--- START Data shown ---

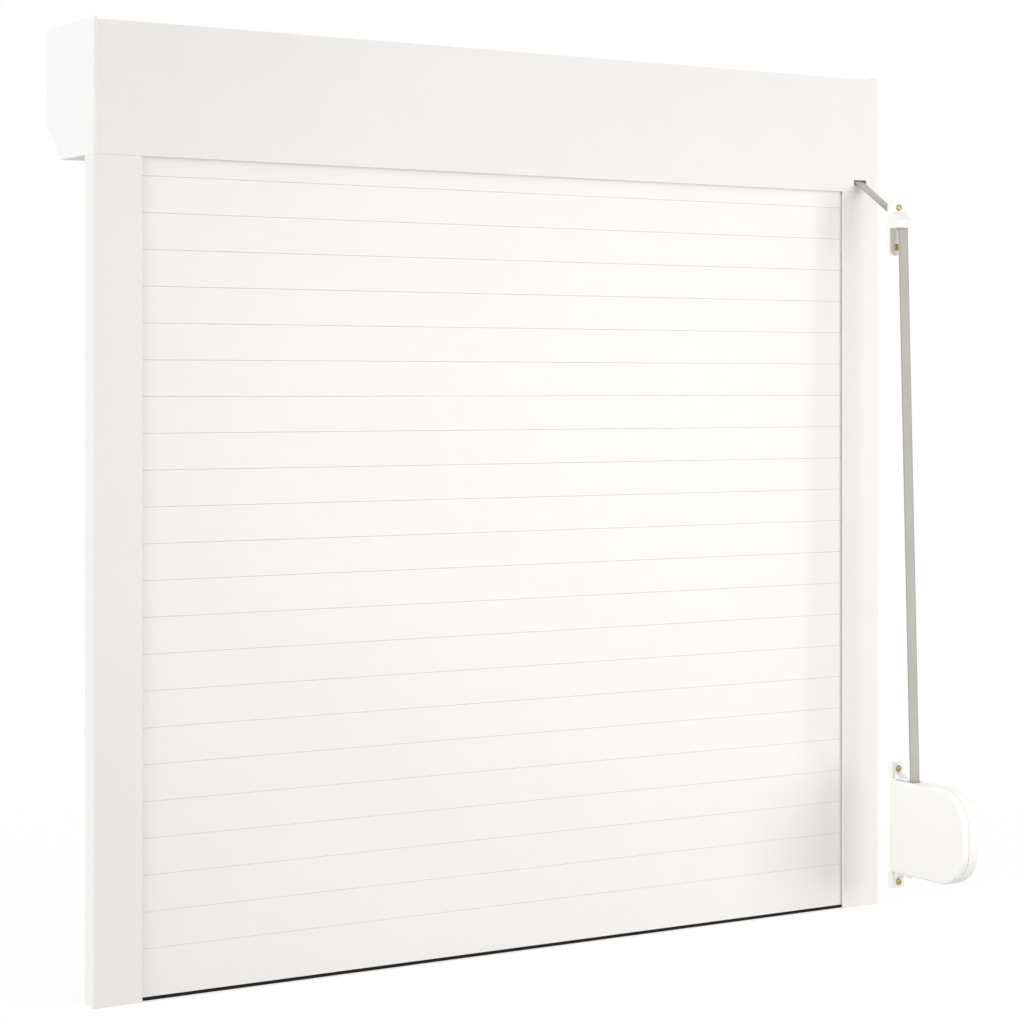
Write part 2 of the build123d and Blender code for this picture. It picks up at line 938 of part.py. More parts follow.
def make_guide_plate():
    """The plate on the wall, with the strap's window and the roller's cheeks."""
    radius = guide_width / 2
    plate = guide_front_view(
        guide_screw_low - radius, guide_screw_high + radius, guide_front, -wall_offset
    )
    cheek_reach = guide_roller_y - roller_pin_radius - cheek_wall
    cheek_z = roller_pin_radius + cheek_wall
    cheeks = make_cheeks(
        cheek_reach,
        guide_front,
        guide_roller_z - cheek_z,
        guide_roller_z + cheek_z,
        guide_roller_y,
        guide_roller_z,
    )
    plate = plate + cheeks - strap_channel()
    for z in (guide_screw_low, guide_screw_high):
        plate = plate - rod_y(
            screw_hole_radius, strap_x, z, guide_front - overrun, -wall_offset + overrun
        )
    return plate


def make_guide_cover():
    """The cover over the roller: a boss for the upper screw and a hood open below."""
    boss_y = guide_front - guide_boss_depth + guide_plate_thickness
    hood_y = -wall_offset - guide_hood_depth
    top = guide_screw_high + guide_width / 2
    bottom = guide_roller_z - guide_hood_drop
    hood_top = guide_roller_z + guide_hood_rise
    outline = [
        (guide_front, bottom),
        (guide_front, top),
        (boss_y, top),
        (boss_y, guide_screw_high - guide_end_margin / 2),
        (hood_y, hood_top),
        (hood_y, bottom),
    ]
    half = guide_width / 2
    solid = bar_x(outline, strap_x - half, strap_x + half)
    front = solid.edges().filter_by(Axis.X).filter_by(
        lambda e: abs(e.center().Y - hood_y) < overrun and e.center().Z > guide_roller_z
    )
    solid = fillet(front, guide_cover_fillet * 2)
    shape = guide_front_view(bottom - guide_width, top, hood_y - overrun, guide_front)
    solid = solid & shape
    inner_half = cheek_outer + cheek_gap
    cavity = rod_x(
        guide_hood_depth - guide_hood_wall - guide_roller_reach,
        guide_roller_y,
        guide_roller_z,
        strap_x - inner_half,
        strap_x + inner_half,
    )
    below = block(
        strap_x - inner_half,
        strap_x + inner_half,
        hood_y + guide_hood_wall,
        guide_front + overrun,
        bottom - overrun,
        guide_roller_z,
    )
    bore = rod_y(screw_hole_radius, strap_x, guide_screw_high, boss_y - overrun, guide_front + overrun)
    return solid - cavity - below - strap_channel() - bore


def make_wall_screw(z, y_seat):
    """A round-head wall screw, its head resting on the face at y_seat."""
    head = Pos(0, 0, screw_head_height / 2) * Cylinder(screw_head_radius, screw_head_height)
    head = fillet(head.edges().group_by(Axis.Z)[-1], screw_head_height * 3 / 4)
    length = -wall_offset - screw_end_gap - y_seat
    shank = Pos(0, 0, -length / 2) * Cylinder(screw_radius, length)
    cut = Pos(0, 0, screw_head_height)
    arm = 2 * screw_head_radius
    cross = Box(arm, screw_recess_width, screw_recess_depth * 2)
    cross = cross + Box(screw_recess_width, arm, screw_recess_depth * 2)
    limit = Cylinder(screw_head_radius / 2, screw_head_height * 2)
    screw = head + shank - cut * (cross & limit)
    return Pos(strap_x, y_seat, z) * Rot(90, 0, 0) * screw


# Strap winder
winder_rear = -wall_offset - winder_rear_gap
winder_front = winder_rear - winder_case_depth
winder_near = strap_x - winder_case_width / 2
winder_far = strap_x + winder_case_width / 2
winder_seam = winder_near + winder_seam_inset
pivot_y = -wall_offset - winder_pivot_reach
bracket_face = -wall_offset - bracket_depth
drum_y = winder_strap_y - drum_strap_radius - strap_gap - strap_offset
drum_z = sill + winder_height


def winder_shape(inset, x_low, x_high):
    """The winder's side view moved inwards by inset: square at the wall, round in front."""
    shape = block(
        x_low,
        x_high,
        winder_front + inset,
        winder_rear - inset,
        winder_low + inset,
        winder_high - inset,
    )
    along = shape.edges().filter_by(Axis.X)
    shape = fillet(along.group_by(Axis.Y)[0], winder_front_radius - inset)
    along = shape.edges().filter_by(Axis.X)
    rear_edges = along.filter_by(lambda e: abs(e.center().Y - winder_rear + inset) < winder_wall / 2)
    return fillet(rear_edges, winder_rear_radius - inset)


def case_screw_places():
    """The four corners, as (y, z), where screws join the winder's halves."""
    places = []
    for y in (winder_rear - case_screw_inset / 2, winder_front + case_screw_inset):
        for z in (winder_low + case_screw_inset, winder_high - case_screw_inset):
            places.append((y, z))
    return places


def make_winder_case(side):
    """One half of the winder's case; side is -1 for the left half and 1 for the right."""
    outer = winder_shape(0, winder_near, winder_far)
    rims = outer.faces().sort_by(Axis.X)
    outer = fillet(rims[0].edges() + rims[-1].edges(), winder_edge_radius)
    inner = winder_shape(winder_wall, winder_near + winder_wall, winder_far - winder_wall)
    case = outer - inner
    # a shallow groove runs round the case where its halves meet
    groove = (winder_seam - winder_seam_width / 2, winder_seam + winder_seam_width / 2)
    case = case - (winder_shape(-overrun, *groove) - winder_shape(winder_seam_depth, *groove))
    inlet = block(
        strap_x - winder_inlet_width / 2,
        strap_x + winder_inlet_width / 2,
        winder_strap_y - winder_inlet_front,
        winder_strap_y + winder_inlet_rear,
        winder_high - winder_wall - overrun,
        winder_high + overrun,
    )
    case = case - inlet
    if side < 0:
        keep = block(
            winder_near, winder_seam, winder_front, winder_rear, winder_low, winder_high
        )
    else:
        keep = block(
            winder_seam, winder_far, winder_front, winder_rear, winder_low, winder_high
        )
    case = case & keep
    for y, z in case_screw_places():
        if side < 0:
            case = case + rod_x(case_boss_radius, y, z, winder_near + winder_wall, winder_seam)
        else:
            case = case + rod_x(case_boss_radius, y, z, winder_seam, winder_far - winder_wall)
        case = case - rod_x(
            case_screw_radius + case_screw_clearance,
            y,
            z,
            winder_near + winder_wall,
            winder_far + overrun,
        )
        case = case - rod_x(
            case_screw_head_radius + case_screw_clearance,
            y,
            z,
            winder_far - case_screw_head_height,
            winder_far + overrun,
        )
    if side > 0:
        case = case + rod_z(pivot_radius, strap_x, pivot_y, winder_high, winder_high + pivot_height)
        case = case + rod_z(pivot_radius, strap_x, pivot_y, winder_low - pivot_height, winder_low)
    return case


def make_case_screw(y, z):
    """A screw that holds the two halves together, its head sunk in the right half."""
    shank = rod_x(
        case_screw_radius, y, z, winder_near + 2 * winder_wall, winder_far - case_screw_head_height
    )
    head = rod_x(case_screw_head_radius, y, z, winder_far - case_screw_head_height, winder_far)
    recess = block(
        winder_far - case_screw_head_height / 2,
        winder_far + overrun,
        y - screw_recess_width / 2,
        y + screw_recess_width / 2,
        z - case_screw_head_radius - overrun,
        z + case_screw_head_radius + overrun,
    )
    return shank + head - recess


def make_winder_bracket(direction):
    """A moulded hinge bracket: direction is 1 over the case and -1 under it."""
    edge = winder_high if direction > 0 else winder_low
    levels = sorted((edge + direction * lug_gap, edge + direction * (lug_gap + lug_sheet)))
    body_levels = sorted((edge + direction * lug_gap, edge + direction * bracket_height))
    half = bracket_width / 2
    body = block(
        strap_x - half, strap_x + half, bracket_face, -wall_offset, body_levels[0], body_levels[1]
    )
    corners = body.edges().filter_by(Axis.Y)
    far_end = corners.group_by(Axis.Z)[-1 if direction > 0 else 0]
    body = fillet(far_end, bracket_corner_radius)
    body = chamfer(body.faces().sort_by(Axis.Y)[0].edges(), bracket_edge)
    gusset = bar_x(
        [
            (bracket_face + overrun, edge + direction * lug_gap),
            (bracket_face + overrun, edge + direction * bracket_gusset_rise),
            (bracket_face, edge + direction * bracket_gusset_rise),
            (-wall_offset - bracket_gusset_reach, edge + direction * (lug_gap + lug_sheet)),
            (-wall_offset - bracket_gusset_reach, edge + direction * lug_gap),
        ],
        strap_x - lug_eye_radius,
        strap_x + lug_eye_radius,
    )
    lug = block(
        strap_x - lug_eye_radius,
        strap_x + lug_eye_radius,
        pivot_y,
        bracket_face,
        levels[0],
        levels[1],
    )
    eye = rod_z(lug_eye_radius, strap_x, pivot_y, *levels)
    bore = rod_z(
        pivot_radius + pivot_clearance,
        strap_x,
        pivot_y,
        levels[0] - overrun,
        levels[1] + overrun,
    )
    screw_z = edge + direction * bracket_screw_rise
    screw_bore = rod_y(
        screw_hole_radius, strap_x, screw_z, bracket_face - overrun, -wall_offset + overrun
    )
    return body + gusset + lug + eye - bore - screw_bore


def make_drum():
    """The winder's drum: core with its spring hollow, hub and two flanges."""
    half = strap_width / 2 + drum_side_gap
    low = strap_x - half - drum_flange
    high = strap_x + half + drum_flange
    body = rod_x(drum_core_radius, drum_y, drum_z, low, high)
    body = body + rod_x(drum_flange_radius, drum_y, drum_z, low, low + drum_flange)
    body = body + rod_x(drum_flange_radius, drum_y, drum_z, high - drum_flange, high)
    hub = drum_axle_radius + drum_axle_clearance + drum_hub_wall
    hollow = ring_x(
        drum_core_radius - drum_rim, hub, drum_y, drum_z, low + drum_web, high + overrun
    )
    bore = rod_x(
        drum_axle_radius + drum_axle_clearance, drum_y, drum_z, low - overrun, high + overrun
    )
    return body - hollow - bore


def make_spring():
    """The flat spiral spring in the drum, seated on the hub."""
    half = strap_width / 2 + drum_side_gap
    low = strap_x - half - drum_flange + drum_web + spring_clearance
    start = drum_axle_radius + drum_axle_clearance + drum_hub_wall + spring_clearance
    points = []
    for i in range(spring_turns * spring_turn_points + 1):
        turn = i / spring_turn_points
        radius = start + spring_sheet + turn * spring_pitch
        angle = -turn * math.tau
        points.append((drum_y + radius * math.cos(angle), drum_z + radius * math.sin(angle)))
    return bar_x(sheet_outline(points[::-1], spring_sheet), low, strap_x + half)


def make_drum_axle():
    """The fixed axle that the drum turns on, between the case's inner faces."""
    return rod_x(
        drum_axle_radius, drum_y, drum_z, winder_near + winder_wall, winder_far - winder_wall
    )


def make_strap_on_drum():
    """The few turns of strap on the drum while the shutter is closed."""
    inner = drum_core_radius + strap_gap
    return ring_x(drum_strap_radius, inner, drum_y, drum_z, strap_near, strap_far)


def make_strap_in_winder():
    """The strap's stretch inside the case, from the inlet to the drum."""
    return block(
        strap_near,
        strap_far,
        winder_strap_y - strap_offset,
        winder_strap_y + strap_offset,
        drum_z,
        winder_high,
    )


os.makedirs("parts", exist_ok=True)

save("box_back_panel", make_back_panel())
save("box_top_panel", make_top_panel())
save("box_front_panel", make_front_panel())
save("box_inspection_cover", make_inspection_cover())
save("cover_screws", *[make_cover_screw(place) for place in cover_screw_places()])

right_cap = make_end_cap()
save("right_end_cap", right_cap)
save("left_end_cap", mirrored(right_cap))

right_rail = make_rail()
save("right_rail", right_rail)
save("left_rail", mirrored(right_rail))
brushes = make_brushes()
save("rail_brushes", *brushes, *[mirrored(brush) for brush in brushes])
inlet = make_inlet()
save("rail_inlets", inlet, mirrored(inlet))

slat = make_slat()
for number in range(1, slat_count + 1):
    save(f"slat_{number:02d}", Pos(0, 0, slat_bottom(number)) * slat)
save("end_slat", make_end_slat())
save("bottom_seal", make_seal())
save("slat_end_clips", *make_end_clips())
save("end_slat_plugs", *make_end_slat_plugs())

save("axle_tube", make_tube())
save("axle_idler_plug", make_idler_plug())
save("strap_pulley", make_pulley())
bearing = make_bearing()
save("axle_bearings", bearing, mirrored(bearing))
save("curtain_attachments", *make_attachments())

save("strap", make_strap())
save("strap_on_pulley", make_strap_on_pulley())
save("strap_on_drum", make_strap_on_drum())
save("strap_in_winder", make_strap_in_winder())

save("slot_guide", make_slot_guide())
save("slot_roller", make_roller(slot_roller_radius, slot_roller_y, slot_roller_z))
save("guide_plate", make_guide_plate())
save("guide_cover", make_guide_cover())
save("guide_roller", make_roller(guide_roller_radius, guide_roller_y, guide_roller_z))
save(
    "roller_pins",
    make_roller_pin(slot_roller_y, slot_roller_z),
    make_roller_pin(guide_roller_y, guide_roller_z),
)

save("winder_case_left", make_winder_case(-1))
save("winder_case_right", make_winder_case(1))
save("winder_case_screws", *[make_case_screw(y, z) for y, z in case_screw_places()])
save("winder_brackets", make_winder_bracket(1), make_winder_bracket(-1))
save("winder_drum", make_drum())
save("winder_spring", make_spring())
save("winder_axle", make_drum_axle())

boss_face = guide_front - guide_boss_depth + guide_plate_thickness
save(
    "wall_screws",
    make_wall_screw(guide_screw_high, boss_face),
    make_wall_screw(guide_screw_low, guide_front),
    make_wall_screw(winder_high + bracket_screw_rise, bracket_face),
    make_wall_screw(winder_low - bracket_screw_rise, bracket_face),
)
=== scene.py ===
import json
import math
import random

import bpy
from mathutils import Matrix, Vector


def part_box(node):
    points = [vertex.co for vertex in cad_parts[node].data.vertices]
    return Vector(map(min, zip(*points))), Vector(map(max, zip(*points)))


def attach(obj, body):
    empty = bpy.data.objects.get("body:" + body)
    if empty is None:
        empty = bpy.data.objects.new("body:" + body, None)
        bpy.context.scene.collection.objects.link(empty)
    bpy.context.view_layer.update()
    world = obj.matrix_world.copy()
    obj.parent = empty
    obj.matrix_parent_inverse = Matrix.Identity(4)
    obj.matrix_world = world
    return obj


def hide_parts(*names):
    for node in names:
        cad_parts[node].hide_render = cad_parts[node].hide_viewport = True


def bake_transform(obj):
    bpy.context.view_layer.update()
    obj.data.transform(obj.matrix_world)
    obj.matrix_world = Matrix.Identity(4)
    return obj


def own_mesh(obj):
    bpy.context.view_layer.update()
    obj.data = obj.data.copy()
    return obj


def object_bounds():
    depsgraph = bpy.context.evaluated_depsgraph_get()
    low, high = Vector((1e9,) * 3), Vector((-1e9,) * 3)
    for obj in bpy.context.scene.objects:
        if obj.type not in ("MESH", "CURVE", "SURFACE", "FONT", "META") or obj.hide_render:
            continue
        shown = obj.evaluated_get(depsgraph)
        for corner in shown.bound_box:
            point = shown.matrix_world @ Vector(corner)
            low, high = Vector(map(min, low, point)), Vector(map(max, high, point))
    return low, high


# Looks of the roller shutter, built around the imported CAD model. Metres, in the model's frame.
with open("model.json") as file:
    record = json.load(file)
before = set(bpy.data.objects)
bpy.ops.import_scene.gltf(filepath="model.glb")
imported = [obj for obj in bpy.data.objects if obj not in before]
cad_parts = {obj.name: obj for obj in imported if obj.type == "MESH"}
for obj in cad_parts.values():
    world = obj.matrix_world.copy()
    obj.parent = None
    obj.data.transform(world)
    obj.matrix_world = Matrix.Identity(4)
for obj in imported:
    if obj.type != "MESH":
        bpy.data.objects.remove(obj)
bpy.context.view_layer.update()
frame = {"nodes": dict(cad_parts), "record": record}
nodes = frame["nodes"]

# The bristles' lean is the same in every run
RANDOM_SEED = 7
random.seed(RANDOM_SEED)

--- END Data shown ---

The problem -> Reproduce the lines exactly, taking as the first line the one with "boss_face = guide_front" and as the last line the one with "if obj.type not", and include nothing else.

Full response ->
boss_face = guide_front - guide_boss_depth + guide_plate_thickness
save(
    "wall_screws",
    make_wall_screw(guide_screw_high, boss_face),
    make_wall_screw(guide_screw_low, guide_front),
    make_wall_screw(winder_high + bracket_screw_rise, bracket_face),
    make_wall_screw(winder_low - bracket_screw_rise, bracket_face),
)
=== scene.py ===
import json
import math
import random

import bpy
from mathutils import Matrix, Vector


def part_box(node):
    points = [vertex.co for vertex in cad_parts[node].data.vertices]
    return Vector(map(min, zip(*points))), Vector(map(max, zip(*points)))


def attach(obj, body):
    empty = bpy.data.objects.get("body:" + body)
    if empty is None:
        empty = bpy.data.objects.new("body:" + body, None)
        bpy.context.scene.collection.objects.link(empty)
    bpy.context.view_layer.update()
    world = obj.matrix_world.copy()
    obj.parent = empty
    obj.matrix_parent_inverse = Matrix.Identity(4)
    obj.matrix_world = world
    return obj


def hide_parts(*names):
    for node in names:
        cad_parts[node].hide_render = cad_parts[node].hide_viewport = True


def bake_transform(obj):
    bpy.context.view_layer.update()
    obj.data.transform(obj.matrix_world)
    obj.matrix_world = Matrix.Identity(4)
    return obj


def own_mesh(obj):
    bpy.context.view_layer.update()
    obj.data = obj.data.copy()
    return obj


def object_bounds():
    depsgraph = bpy.context.evaluated_depsgraph_get()
    low, high = Vector((1e9,) * 3), Vector((-1e9,) * 3)
    for obj in bpy.context.scene.objects:
        if obj.type not in ("MESH", "CURVE", "SURFACE", "FONT", "META") or obj.hide_render:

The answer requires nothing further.